Romania Table of Contents
International Trade Fair Building, Bucharest
Courtesy Scott Edelman
During the postwar era, Romania used foreign trade effectively as an instrument to enhance the development of the national economy and to pursue its goal of political and economic independence. In this context, earning a foreign-trade surplus was not a primary concern until the late 1970s. The primary goal, rather, was acquisition of the modern technologies and raw materials needed to create and sustain a highly diversified industrial plant. The export program was geared to earning the required hard currency to purchase these materials and technologies. But in the 1980s, the focus of foreign trade was shifted to curtail imports and run large hard-currency surpluses to repay the debt that had accrued in the previous two decades.
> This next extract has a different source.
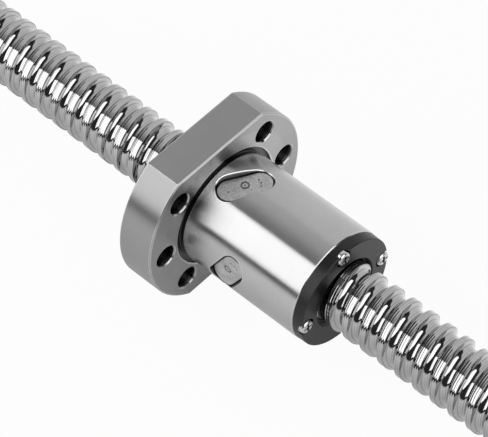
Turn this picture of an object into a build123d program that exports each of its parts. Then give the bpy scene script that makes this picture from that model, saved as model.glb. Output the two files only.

Enterprises that produced for export received preferential treatment in resource allocation and higher prices for their output.
Foreign trade was a state monopoly. Trade policy was established by the PCR and the government, and its implementation was the responsibility of the Ministry of Foreign Trade and International Economic Cooperation. Subordinate to the ministry were special state agencies--foreign-trade organizations--that conducted all import and export transactions. In 1969 the ministry was reorganized to become essentially a coordinating agency, and within a year only three foreign-trade organizations remained under its direct control. This decentralization was short-lived, however, as the number of foreign-trade organizations was reduced from fifty-six in 1972 to forty in 1975, and all but four of these were returned to the ministry's control.